Only the lines from the start up to and including the line containing "centre_pixel: Span = (292.6, 353.0)" should be repeated, word for word.

|---|

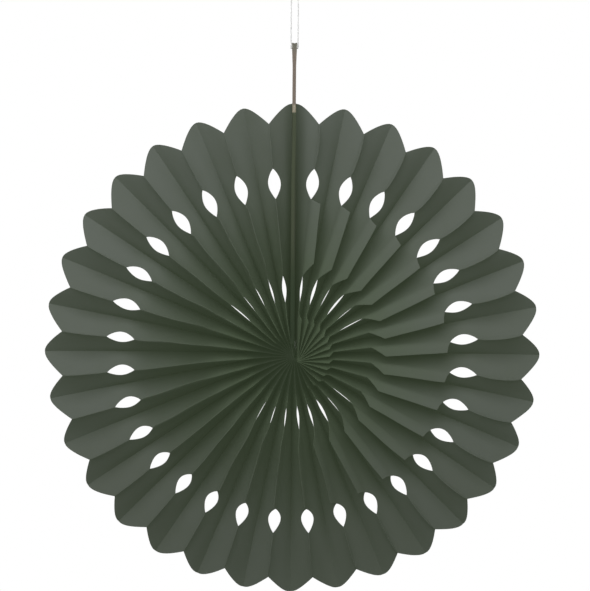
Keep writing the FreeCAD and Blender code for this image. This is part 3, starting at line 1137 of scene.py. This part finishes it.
@dataclass
class Studio:
    """Floor, light and camera."""

    aim: Vector
    lamps: tuple[Lamp, ...] = (
        Lamp("key_light", (-0.1, -0.62, 0.54), size=0.85, power=7.3),
        Lamp("front_light", (0.2, -2.1, 0.55), size=0.7, power=1.5),
    )
    ambient: float = 0.12
    floor_height: float = -1.0
    floor_radius: float = 1.1
    floor_grey: Colour = (0.3, 0.3, 0.3)
    floor_glow: float = 0.93
    distance: float = 1.6
    elevation: float = math.radians(10)
    roll: float = math.radians(0.45)
    pixels_per_metre: float = 1240.0
    centre_pixel: Span = (292.6, 353.0)

    def floor(self) -> None:
        """Adds a pale floor that keeps a soft shadow and meets a white background."""
        work = bmesh.new()
        bmesh.ops.create_circle(work, cap_ends=True, segments=96, radius=self.floor_radius)
        bmesh.ops.translate(work, verts=work.verts[:], vec=(0, 0, self.floor_height))
        mesh = bpy.data.meshes.new("floor")
        work.to_mesh(mesh)
        work.free()
        dress = Dress("pale_floor")
        dress.set(Base_Color=(*self.floor_grey, 1), Roughness=0.9)
        glow = dress.node("ShaderNodeEmission", None, {"Color": (1, 1, 1, 1), "Strength": 1.0})
        light = dress.node("ShaderNodeLightPath")
        seen = Value(dress, light.outputs["Is Camera Ray"]) + Value(dress, light.outputs["Is Glossy Ray"])
        blend = dress.node("ShaderNodeMixShader")
        dress.feed(blend.inputs[0], seen * self.floor_glow)
        dress.links.new(dress.shader.outputs[0], blend.inputs[1])
        dress.links.new(glow.outputs[0], blend.inputs[2])
        dress.links.new(blend.outputs[0], dress.output.inputs[0])
        add_object("floor", mesh, dress.material)

    def world(self) -> None:
        """Adds even light from all sides on a white background."""
        world = bpy.data.worlds.new("studio")
        world.use_nodes = True
        bpy.context.scene.world = world
        nodes = world.node_tree.nodes
        links = world.node_tree.links
        background = nodes["Background"]
        background.inputs["Color"].default_value = (1, 1, 1, 1)
        light = nodes.new("ShaderNodeLightPath")
        seen = nodes.new("ShaderNodeMath")
        seen.operation = "MAXIMUM"
        links.new(light.outputs["Is Camera Ray"], seen.inputs[0])
        links.new(light.outputs["Is Glossy Ray"], seen.inputs[1])
        strength = nodes.new("ShaderNodeMapRange")
        links.new(seen.outputs[0], strength.inputs[0])
        strength.inputs[3].default_value = self.ambient
        strength.inputs[4].default_value = 1.0
        links.new(strength.outputs[0], background.inputs["Strength"])

    def add_lamp(self, lamp: Lamp) -> None:
        """Adds a lamp that points at the disc and isn't seen itself.

        Args:
            lamp: its place, size and power.
        """
        light = bpy.data.lights.new(lamp.name, "AREA")
        light.size = lamp.size
        light.energy = lamp.power
        holder = bpy.data.objects.new(lamp.name, light)
        holder.visible_camera = False
        bpy.context.scene.collection.objects.link(holder)
        offset = Vector(lamp.place)
        turn = (-offset).to_track_quat("-Z", "Y").to_matrix().to_4x4()
        holder.matrix_world = Matrix.Translation(self.aim + offset) @ turn

    def camera(self) -> None:
        """Adds the camera at the photograph's viewing angle."""
        focal = self.pixels_per_metre * self.distance
        data = bpy.data.cameras.new("camera")
        data.sensor_fit = "HORIZONTAL"
        data.sensor_width = 36.0
        data.lens = focal / PICTURE[0] * data.sensor_width
        camera = bpy.data.objects.new("camera", data)
        bpy.context.scene.collection.objects.link(camera)
        bpy.context.scene.camera = camera
        back = Vector((0, -math.cos(self.elevation), math.sin(self.elevation)))
        place = self.aim + back * self.distance
        right = math.atan((PICTURE[0] / 2 - self.centre_pixel[0]) / focal)
        below = math.atan((self.centre_pixel[1] - PICTURE[1] / 2) / focal)
        tilt = Matrix.Rotation(math.pi / 2 - self.elevation + below, 4, "X")
        pan = Matrix.Rotation(-right, 4, "Z")
        camera.matrix_world = Matrix.Translation(place) @ pan @ tilt @ Matrix.Rotation(self.roll, 4, "Z")

    def build(self) -> None:
        """Adds the whole studio."""
        self.floor()
        self.world()
        for lamp in self.lamps:
            self.add_lamp(lamp)
        self.camera()
        bpy.context.scene.view_settings.view_transform = "Standard"


def main() -> None:
    """Builds every piece in order."""
    logging.basicConfig(level=logging.INFO, format="%(message)s")
    low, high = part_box("pleated_paper_fan")
    _, tab_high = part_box("left_cover_board")
    centre = Vector((0, 0, (low.z + high.z) / 2))
    Studio(aim=centre).build()
    string = StringFibre().build()
    Hanger(tab_top=tab_high.z).build(string)
    paper = FanPaper().build()
    fan = PleatedFan(centre=centre, tip_radius=(high.z - low.z) / 2)
    fan.build(paper)
    fan.build_hub(paper)
    seam = Seam(tab_base=high.z, tab_top=tab_high.z)
    seam.build(CoverCard().build(), SeamPaper().build(), AdhesiveFilm().build())


if __name__ == "__main__":
    main()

|---|

* [Complete output]
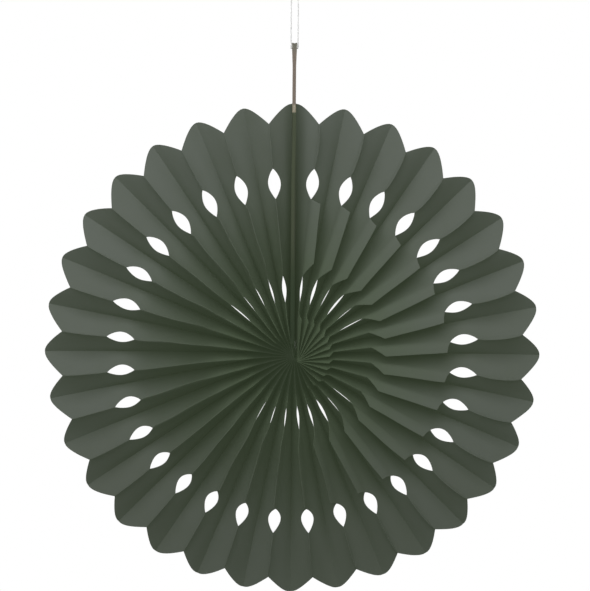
Keep writing the FreeCAD and Blender code for this image. This is part 3, starting at line 1137 of scene.py. This part finishes it.
@dataclass
class Studio:
    """Floor, light and camera."""

    aim: Vector
    lamps: tuple[Lamp, ...] = (
        Lamp("key_light", (-0.1, -0.62, 0.54), size=0.85, power=7.3),
        Lamp("front_light", (0.2, -2.1, 0.55), size=0.7, power=1.5),
    )
    ambient: float = 0.12
    floor_height: float = -1.0
    floor_radius: float = 1.1
    floor_grey: Colour = (0.3, 0.3, 0.3)
    floor_glow: float = 0.93
    distance: float = 1.6
    elevation: float = math.radians(10)
    roll: float = math.radians(0.45)
    pixels_per_metre: float = 1240.0
    centre_pixel: Span = (292.6, 353.0)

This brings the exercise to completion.